- **Work to do**
Reproduce all of the data word for word.

- **Dataset extract**
#####
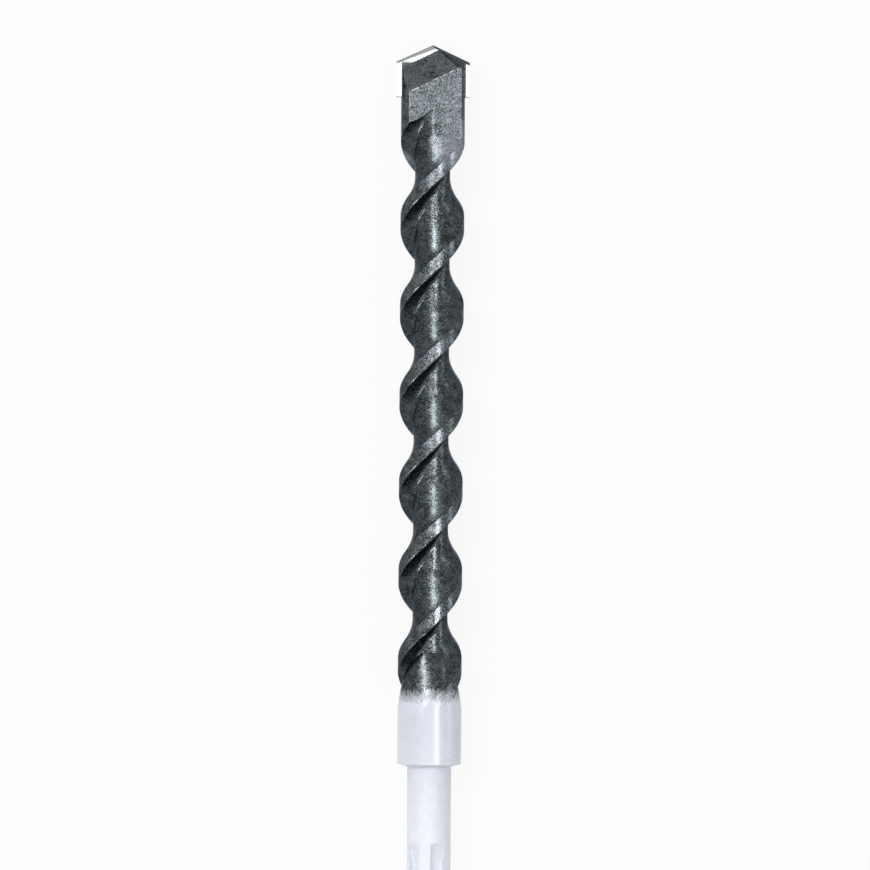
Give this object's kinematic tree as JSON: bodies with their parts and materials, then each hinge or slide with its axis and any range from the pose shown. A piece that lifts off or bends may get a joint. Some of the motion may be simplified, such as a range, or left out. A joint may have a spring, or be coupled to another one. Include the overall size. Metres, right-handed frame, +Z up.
{
  "type": "rotary hammer drill bit",
  "caption": "Masonry drill bit for a rotary hammer: twin-flute steel helix, brazed carbide chisel point and a slotted round shank with a shouldered collar.",
  "frame": {"origin": "centre of the striking face at the end of the shank, on the drill axis", "axes": "+Y along the drill axis from the striking face to the point; the bit lies on its lands, +Z up, towards the left cutting edge's rake face with the point away from the viewer, +X to the right"},
  "size_m": [0.03, 0.4, 0.0262],
  "materials": {
    "drill_body": "shot-blasted dark steel, ground bright from the collar down",
    "carbide_insert": "ground hard metal"
  },
  "bodies": {
    "root": {"drill_body": "drill_body", "carbide_insert": "carbide_insert"}
  },
  "joints": []
}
#####
- **Answer to the problem**
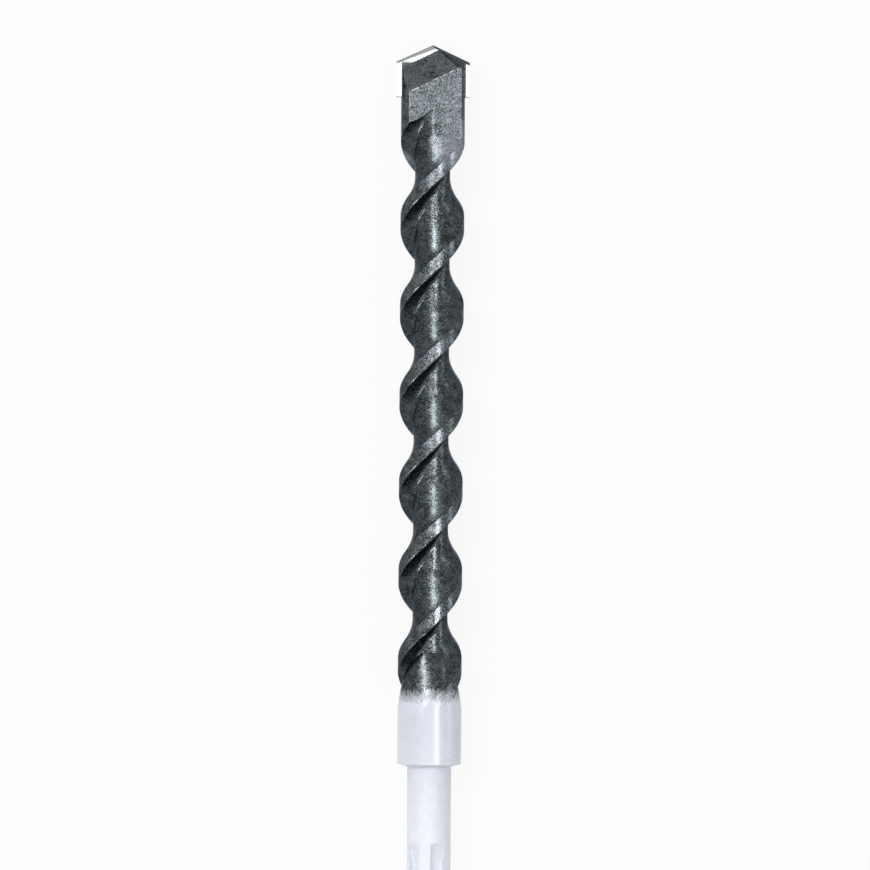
Give this object's kinematic tree as JSON: bodies with their parts and materials, then each hinge or slide with its axis and any range from the pose shown. A piece that lifts off or bends may get a joint. Some of the motion may be simplified, such as a range, or left out. A joint may have a spring, or be coupled to another one. Include the overall size. Metres, right-handed frame, +Z up.
{
  "type": "rotary hammer drill bit",
  "caption": "Masonry drill bit for a rotary hammer: twin-flute steel helix, brazed carbide chisel point and a slotted round shank with a shouldered collar.",
  "frame": {"origin": "centre of the striking face at the end of the shank, on the drill axis", "axes": "+Y along the drill axis from the striking face to the point; the bit lies on its lands, +Z up, towards the left cutting edge's rake face with the point away from the viewer, +X to the right"},
  "size_m": [0.03, 0.4, 0.0262],
  "materials": {
    "drill_body": "shot-blasted dark steel, ground bright from the collar down",
    "carbide_insert": "ground hard metal"
  },
  "bodies": {
    "root": {"drill_body": "drill_body", "carbide_insert": "carbide_insert"}
  },
  "joints": []
}